At one time Thielman Klaas was like most other people. When he walked, he walked with both feet on the ground. But in 1972 his life changed. He got a job – and now you won’t find him next to you on the ground. If you want to find him, look up high, high into the sky.
Thielman Klaas is a crane driver on a building site. He sits in a small box high above the ground. Just below the aeroplanes, he will tell you. And from his little box in the sky, he moves concrete, planks and tools from one part of the building site to the other.
Learn and Teach bravely climbed up the crane to talk to Thielman. We got ourselves full of oil and grease. But it was fun and interesting. We saw Johannesburg from the heavens. And we heard about the life and work of our new friend, Thielman Klaas.
“I was born in Lady Frere in the Transkei. Lady Frere is a small place and everybody knows everybody else. The people in the village use only one small piece of land to feed their animals. They do this because there is not enough land.
So we boys were like a community on our own. We sat together and looked after the animals in this place. We were living like one man’s sons. We treated each other like brothers.
Then big changes came to us. It was not only a big change but a sad one too. My friends got contracts and left home. They went to work in far away towns and cities. I was still at school at that time. I felt very much alone.
Some of them were even younger than myself. When they came home, they were like different people. They spoke a different language. They spoke about money, marriage and their own cattle.
What could I say when people started talking this language? I did not say a word because I did not have money. I could not talk about marriage. The young boys did not even respect me. To them I was just a small boy.
So in the end I joined my friends as a worker. I left Lady Frere and came to Johannesburg. My first job was on a building site. Then they sent me to Cape Town with a group of young and old men. We worked at the Cape Town University.
After making tea I went around to the workers. I collected money for tea break. I loved that job because the workers were kind to me. I made tea.
But there was one thing I didn’t like about that job. There were young workers there – younger than me. They called me “shop-boy”. I hated that name like nothing. I warned them many times. But they did not listen. This name was in their blood.
One day all the crane drivers were away. The old Portuguese man came to me and said, “Mina ka 10 fundisa wen a lo crane – I’m going to teach you to drive the crane.” And so I followed him up the crane.
Going up the crane for the first time was not an easy thing. Every step was very hard. My arms were painful and tired. When I looked down, I heard my heart knocking. I didn’t feel so good that day.
I was tired. I stood there and held on very tightly. There is a lot of wind up there – much more wind than on the ground. My clothes began to blow and shake. And my eyes began to water from the wind. I stood there crying like a small child. I was scared. But I stayed up there because I wanted to drive the crane.
The old man told me about all the buttons on the crane. He touched each button to show me what it did. After lunch I drove the crane without his help. I made no mistake. If it was a motor car driving test, then I would have passed first time.

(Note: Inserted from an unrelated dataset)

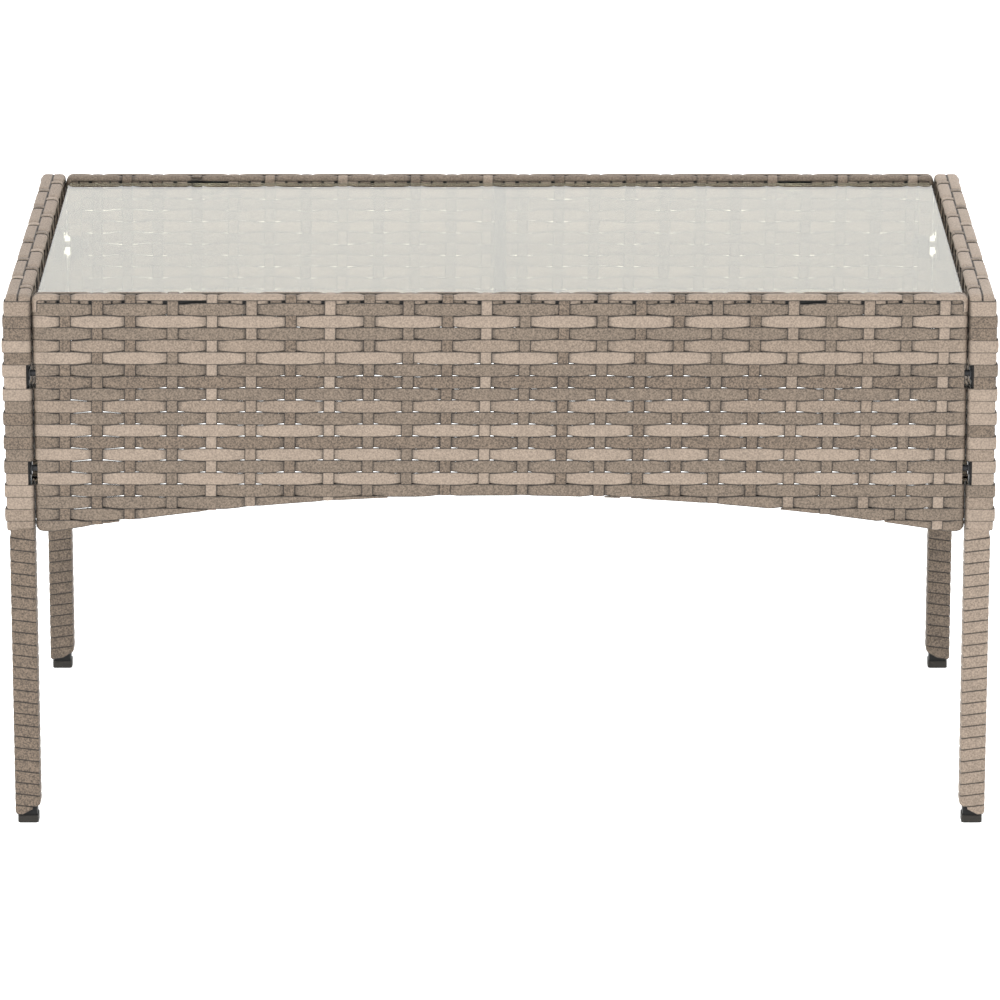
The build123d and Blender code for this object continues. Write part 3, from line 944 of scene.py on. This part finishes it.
def grain_group():
    """Fine pebbled grain, as a mask and as a height."""
    name = "Pebbled Grain"
    if name in bpy.data.node_groups:
        return bpy.data.node_groups[name]
    group = bpy.data.node_groups.new(name, "ShaderNodeTree")
    group.interface.new_socket("Vector", in_out="INPUT", socket_type="NodeSocketVector")
    scale = group.interface.new_socket("Scale", in_out="INPUT", socket_type="NodeSocketFloat")
    scale.default_value = 700
    group.interface.new_socket("Mask", in_out="OUTPUT", socket_type="NodeSocketFloat")
    group.interface.new_socket("Height", in_out="OUTPUT", socket_type="NodeSocketFloat")
    source = group.nodes.new("NodeGroupInput")
    result = group.nodes.new("NodeGroupOutput")
    noise = group.nodes.new("ShaderNodeTexNoise")
    noise.inputs["Detail"].default_value = 2.5
    noise.inputs["Roughness"].default_value = 0.6
    spread = group.nodes.new("ShaderNodeMapRange")
    spread.inputs["From Min"].default_value = 0.33
    spread.inputs["From Max"].default_value = 0.67
    pebbles = group.nodes.new("ShaderNodeTexVoronoi")
    pebbles.feature = "SMOOTH_F1"
    join = group.nodes.new("ShaderNodeMath")
    join.operation = "SUBTRACT"
    pairs = (
        (source.outputs["Vector"], noise.inputs["Vector"]),
        (source.outputs["Scale"], noise.inputs["Scale"]),
        (source.outputs["Vector"], pebbles.inputs["Vector"]),
        (source.outputs["Scale"], pebbles.inputs["Scale"]),
        (noise.outputs["Fac"], spread.inputs["Value"]),
        (spread.outputs["Result"], result.inputs["Mask"]),
        (noise.outputs["Fac"], join.inputs[0]),
        (pebbles.outputs["Distance"], join.inputs[1]),
        (join.outputs["Value"], result.inputs["Height"]),
    )
    for output, socket in pairs:
        group.links.new(output, socket)
    return group


def add_grain(tree, scale):
    """A grain node on the object's own coordinates."""
    place = tree.nodes.new("ShaderNodeTexCoord")
    grain = tree.nodes.new("ShaderNodeGroup")
    grain.node_tree = grain_group()
    grain.inputs["Scale"].default_value = scale
    tree.links.new(place.outputs["Object"], grain.inputs["Vector"])
    return grain


def add_bump(tree, shader, height, strength, distance):
    """A bump from a height, on the shader's normal."""
    bump = tree.nodes.new("ShaderNodeBump")
    bump.inputs["Strength"].default_value = strength
    bump.inputs["Distance"].default_value = distance
    tree.links.new(height, bump.inputs["Height"])
    tree.links.new(bump.outputs["Normal"], shader.inputs["Normal"])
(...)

The crane driver came back to work the next day. And I went back to work on the ground. But when the crane driver worked overtime, I stayed with him. I did not get paid. I just wanted to learn – that’s all. The crane driver was not a jealous man. He helped me to learn.
One day the Portuguese foreman climbed up the crane and said to the old crane driver, “Wena ka lo sebenza naye yena l0 yazi l0 crane OK”.
“He is welcome,” the old driver said. And from that day we worked together.
The crane makes a person very tired. So the boss hires two people for this work. One drives the crane and the other stands on the qround. He shows the driver where the crane must go.
After lunch the driver comes down and the other worker goes up.
Then I left the job because the bosses insulted me. The gears of the crane got jammed – and the bosses said it was my fault. They said I didn’t know how to drive the crane. I went for a walk and didn’t go back.
I got another job. I told the foreman, “I can drive the crane”. But he did not believe me. So we went up together and he said, “Swing to the right. Swing to the left. Trolly out. Trolly in.” I did it all – no problems. And I got the job.
I like my job. But sometimes I think too much. When there is no work, I look in the direction of Lady Frere. I think a lot about my girlfriend. No, I won’t tell you her name. When I think of her then I think about home – and all my promises to her. She rings too much in my mind.
You know, I always watch the rich men. They drive around with their wives in big company cars. But I don’t need a car. I wouldn’t mind if my love sat with me up here. We could watch the little life down there together.
When I am up the sky I don’t always worry about my girl and my home. When they don’t need the crane for a few hours, I sometimes just switch off and sleep. And I forget about the world under my feet.